Copy the data word for word, keeping every line.

━━━━━━━━

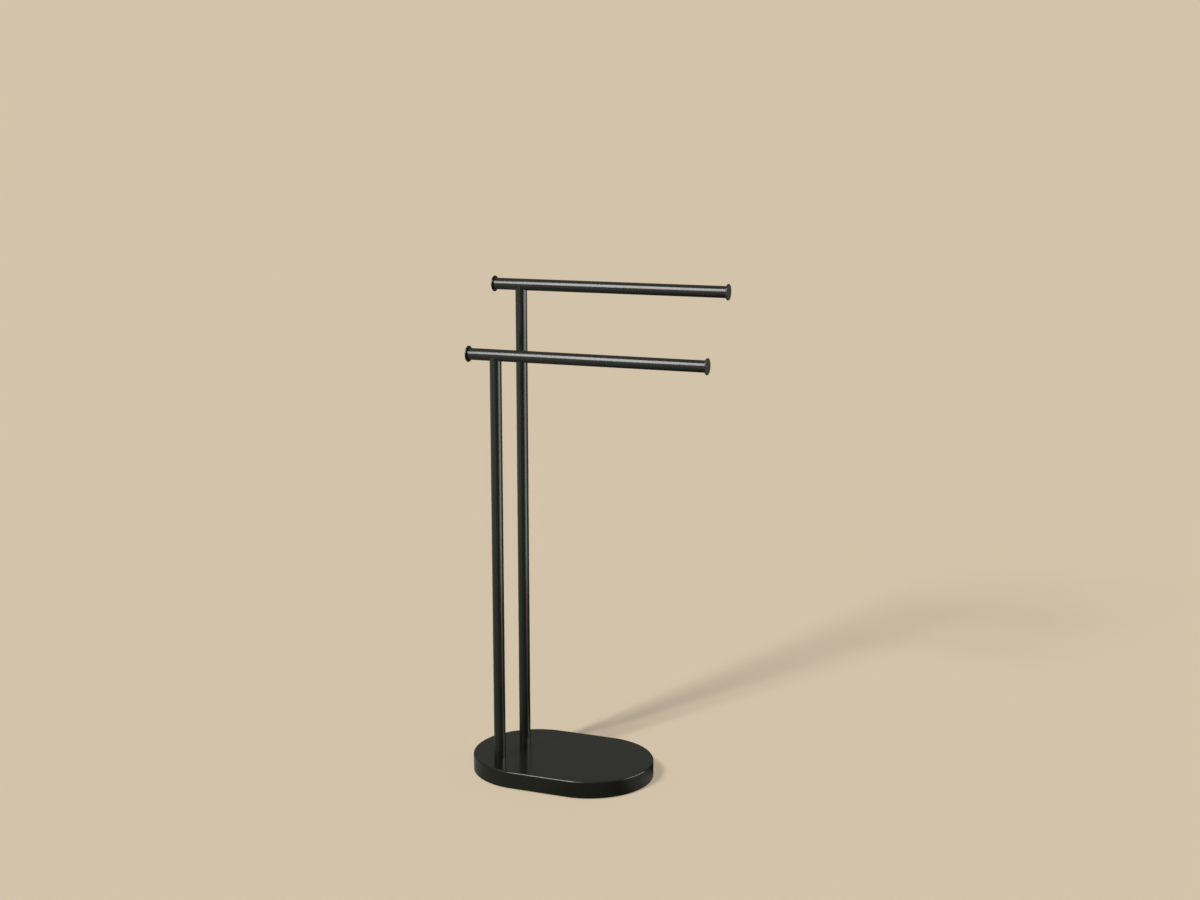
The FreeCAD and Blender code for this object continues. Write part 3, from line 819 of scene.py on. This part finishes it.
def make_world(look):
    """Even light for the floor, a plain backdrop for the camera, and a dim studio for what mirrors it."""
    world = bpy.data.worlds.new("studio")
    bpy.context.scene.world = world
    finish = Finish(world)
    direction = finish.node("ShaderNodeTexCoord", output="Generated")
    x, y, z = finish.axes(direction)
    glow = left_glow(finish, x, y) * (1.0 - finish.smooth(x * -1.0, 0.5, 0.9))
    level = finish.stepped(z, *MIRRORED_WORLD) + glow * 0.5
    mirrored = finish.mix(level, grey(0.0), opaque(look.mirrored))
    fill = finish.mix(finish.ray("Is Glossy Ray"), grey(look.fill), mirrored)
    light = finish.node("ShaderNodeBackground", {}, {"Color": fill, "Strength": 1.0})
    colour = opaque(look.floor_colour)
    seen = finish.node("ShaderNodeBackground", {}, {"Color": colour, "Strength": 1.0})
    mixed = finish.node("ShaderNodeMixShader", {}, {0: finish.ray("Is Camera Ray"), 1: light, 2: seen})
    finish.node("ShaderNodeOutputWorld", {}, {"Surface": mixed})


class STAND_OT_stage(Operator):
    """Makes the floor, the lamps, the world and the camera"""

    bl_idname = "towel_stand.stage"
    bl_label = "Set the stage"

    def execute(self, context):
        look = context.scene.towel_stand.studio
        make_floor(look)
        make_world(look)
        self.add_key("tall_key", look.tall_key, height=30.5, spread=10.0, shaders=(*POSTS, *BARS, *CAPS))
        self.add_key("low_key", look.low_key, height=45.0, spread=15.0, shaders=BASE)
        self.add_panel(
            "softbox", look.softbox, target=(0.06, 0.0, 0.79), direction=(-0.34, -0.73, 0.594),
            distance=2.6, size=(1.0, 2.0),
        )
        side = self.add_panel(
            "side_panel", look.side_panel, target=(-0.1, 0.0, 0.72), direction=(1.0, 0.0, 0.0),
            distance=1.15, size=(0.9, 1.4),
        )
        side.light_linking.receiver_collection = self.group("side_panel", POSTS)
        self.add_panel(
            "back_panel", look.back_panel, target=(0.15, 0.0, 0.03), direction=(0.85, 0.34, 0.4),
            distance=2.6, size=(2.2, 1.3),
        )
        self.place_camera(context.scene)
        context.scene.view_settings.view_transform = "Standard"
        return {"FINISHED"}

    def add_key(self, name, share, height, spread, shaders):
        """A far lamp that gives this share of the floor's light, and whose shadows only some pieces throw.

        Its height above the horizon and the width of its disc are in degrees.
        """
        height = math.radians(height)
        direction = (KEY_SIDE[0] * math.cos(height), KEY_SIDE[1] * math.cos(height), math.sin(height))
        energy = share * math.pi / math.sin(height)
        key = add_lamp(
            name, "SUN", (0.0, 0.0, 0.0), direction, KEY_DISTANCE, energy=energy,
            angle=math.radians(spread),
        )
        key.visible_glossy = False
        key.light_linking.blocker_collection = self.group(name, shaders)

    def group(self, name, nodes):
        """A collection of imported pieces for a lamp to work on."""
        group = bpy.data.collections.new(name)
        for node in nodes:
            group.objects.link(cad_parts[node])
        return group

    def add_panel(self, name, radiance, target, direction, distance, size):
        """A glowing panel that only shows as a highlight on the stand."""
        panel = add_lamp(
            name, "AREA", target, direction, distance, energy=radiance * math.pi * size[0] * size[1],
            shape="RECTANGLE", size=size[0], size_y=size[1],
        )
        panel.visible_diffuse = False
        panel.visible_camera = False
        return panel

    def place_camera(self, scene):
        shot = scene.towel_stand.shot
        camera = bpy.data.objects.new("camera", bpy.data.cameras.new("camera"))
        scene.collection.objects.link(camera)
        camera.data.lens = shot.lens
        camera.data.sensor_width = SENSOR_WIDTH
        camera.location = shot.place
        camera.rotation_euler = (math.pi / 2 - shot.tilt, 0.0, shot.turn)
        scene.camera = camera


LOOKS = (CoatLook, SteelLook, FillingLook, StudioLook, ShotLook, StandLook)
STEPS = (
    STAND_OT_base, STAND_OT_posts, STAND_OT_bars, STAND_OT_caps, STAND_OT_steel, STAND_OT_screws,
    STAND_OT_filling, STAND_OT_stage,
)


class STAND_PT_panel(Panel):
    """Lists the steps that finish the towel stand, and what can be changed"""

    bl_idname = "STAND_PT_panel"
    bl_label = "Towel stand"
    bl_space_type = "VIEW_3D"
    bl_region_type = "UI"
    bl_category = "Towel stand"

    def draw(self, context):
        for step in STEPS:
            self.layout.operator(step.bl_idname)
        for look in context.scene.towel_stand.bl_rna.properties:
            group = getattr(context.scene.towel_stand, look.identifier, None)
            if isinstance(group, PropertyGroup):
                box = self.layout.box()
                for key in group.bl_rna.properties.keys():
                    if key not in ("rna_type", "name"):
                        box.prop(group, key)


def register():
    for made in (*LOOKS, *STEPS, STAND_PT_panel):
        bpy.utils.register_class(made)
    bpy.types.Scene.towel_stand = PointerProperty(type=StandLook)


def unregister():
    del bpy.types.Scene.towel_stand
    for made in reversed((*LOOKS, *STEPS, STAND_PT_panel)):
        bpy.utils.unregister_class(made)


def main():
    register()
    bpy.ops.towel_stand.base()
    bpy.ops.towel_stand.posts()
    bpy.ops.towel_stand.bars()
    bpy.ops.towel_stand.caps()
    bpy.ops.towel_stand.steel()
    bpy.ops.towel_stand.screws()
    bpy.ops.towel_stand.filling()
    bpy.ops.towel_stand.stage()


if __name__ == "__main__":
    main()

━━━━━━━━

Written answer -
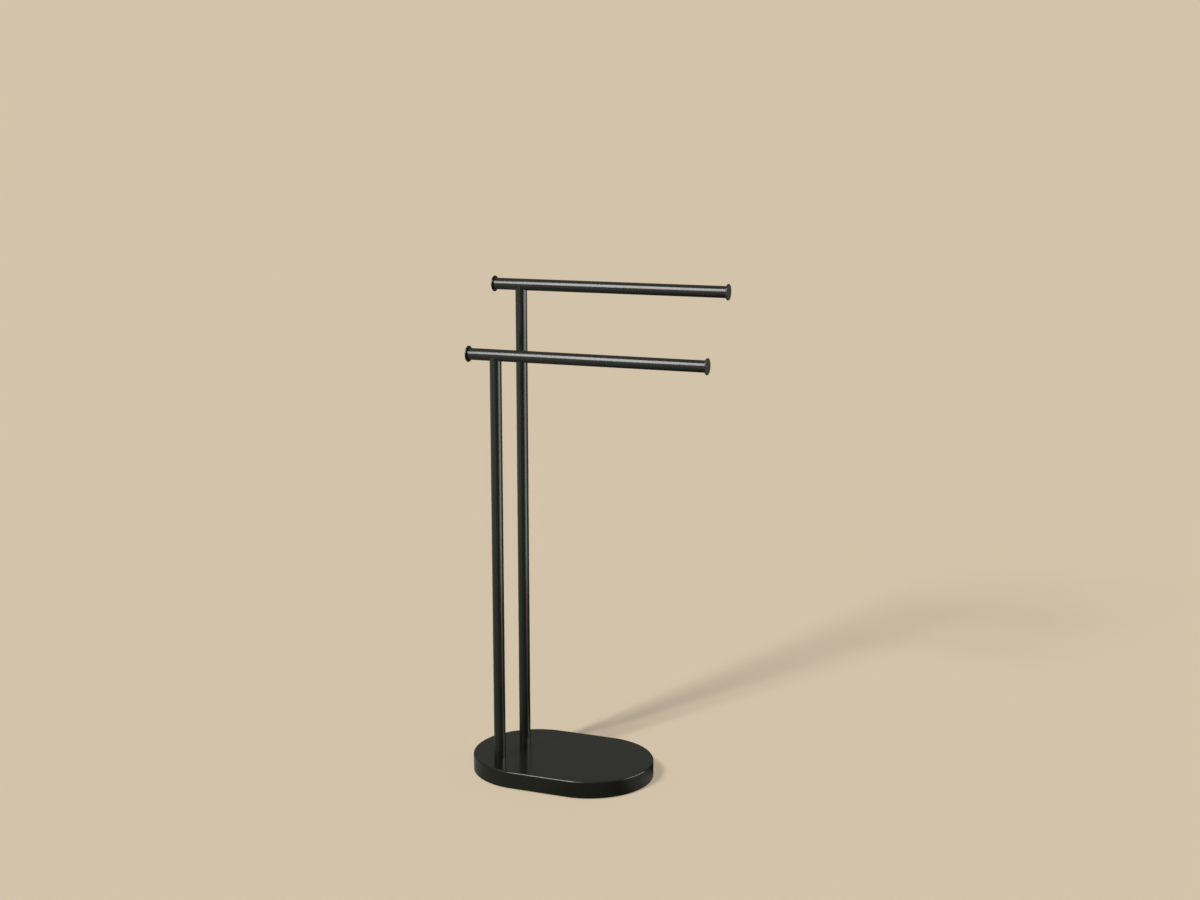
The FreeCAD and Blender code for this object continues. Write part 3, from line 819 of scene.py on. This part finishes it.
def make_world(look):
    """Even light for the floor, a plain backdrop for the camera, and a dim studio for what mirrors it."""
    world = bpy.data.worlds.new("studio")
    bpy.context.scene.world = world
    finish = Finish(world)
    direction = finish.node("ShaderNodeTexCoord", output="Generated")
    x, y, z = finish.axes(direction)
    glow = left_glow(finish, x, y) * (1.0 - finish.smooth(x * -1.0, 0.5, 0.9))
    level = finish.stepped(z, *MIRRORED_WORLD) + glow * 0.5
    mirrored = finish.mix(level, grey(0.0), opaque(look.mirrored))
    fill = finish.mix(finish.ray("Is Glossy Ray"), grey(look.fill), mirrored)
    light = finish.node("ShaderNodeBackground", {}, {"Color": fill, "Strength": 1.0})
    colour = opaque(look.floor_colour)
    seen = finish.node("ShaderNodeBackground", {}, {"Color": colour, "Strength": 1.0})
    mixed = finish.node("ShaderNodeMixShader", {}, {0: finish.ray("Is Camera Ray"), 1: light, 2: seen})
    finish.node("ShaderNodeOutputWorld", {}, {"Surface": mixed})


class STAND_OT_stage(Operator):
    """Makes the floor, the lamps, the world and the camera"""

    bl_idname = "towel_stand.stage"
    bl_label = "Set the stage"

    def execute(self, context):
        look = context.scene.towel_stand.studio
        make_floor(look)
        make_world(look)
        self.add_key("tall_key", look.tall_key, height=30.5, spread=10.0, shaders=(*POSTS, *BARS, *CAPS))
        self.add_key("low_key", look.low_key, height=45.0, spread=15.0, shaders=BASE)
        self.add_panel(
            "softbox", look.softbox, target=(0.06, 0.0, 0.79), direction=(-0.34, -0.73, 0.594),
            distance=2.6, size=(1.0, 2.0),
        )
        side = self.add_panel(
            "side_panel", look.side_panel, target=(-0.1, 0.0, 0.72), direction=(1.0, 0.0, 0.0),
            distance=1.15, size=(0.9, 1.4),
        )
        side.light_linking.receiver_collection = self.group("side_panel", POSTS)
        self.add_panel(
            "back_panel", look.back_panel, target=(0.15, 0.0, 0.03), direction=(0.85, 0.34, 0.4),
            distance=2.6, size=(2.2, 1.3),
        )
        self.place_camera(context.scene)
        context.scene.view_settings.view_transform = "Standard"
        return {"FINISHED"}

    def add_key(self, name, share, height, spread, shaders):
        """A far lamp that gives this share of the floor's light, and whose shadows only some pieces throw.

        Its height above the horizon and the width of its disc are in degrees.
        """
        height = math.radians(height)
        direction = (KEY_SIDE[0] * math.cos(height), KEY_SIDE[1] * math.cos(height), math.sin(height))
        energy = share * math.pi / math.sin(height)
        key = add_lamp(
            name, "SUN", (0.0, 0.0, 0.0), direction, KEY_DISTANCE, energy=energy,
            angle=math.radians(spread),
        )
        key.visible_glossy = False
        key.light_linking.blocker_collection = self.group(name, shaders)

    def group(self, name, nodes):
        """A collection of imported pieces for a lamp to work on."""
        group = bpy.data.collections.new(name)
        for node in nodes:
            group.objects.link(cad_parts[node])
        return group

    def add_panel(self, name, radiance, target, direction, distance, size):
        """A glowing panel that only shows as a highlight on the stand."""
        panel = add_lamp(
            name, "AREA", target, direction, distance, energy=radiance * math.pi * size[0] * size[1],
            shape="RECTANGLE", size=size[0], size_y=size[1],
        )
        panel.visible_diffuse = False
        panel.visible_camera = False
        return panel

    def place_camera(self, scene):
        shot = scene.towel_stand.shot
        camera = bpy.data.objects.new("camera", bpy.data.cameras.new("camera"))
        scene.collection.objects.link(camera)
        camera.data.lens = shot.lens
        camera.data.sensor_width = SENSOR_WIDTH
        camera.location = shot.place
        camera.rotation_euler = (math.pi / 2 - shot.tilt, 0.0, shot.turn)
        scene.camera = camera


LOOKS = (CoatLook, SteelLook, FillingLook, StudioLook, ShotLook, StandLook)
STEPS = (
    STAND_OT_base, STAND_OT_posts, STAND_OT_bars, STAND_OT_caps, STAND_OT_steel, STAND_OT_screws,
    STAND_OT_filling, STAND_OT_stage,
)


class STAND_PT_panel(Panel):
    """Lists the steps that finish the towel stand, and what can be changed"""

    bl_idname = "STAND_PT_panel"
    bl_label = "Towel stand"
    bl_space_type = "VIEW_3D"
    bl_region_type = "UI"
    bl_category = "Towel stand"

    def draw(self, context):
        for step in STEPS:
            self.layout.operator(step.bl_idname)
        for look in context.scene.towel_stand.bl_rna.properties:
            group = getattr(context.scene.towel_stand, look.identifier, None)
            if isinstance(group, PropertyGroup):
                box = self.layout.box()
                for key in group.bl_rna.properties.keys():
                    if key not in ("rna_type", "name"):
                        box.prop(group, key)


def register():
    for made in (*LOOKS, *STEPS, STAND_PT_panel):
        bpy.utils.register_class(made)
    bpy.types.Scene.towel_stand = PointerProperty(type=StandLook)


def unregister():
    del bpy.types.Scene.towel_stand
    for made in reversed((*LOOKS, *STEPS, STAND_PT_panel)):
        bpy.utils.unregister_class(made)


def main():
    register()
    bpy.ops.towel_stand.base()
    bpy.ops.towel_stand.posts()
    bpy.ops.towel_stand.bars()
    bpy.ops.towel_stand.caps()
    bpy.ops.towel_stand.steel()
    bpy.ops.towel_stand.screws()
    bpy.ops.towel_stand.filling()
    bpy.ops.towel_stand.stage()


if __name__ == "__main__":
    main()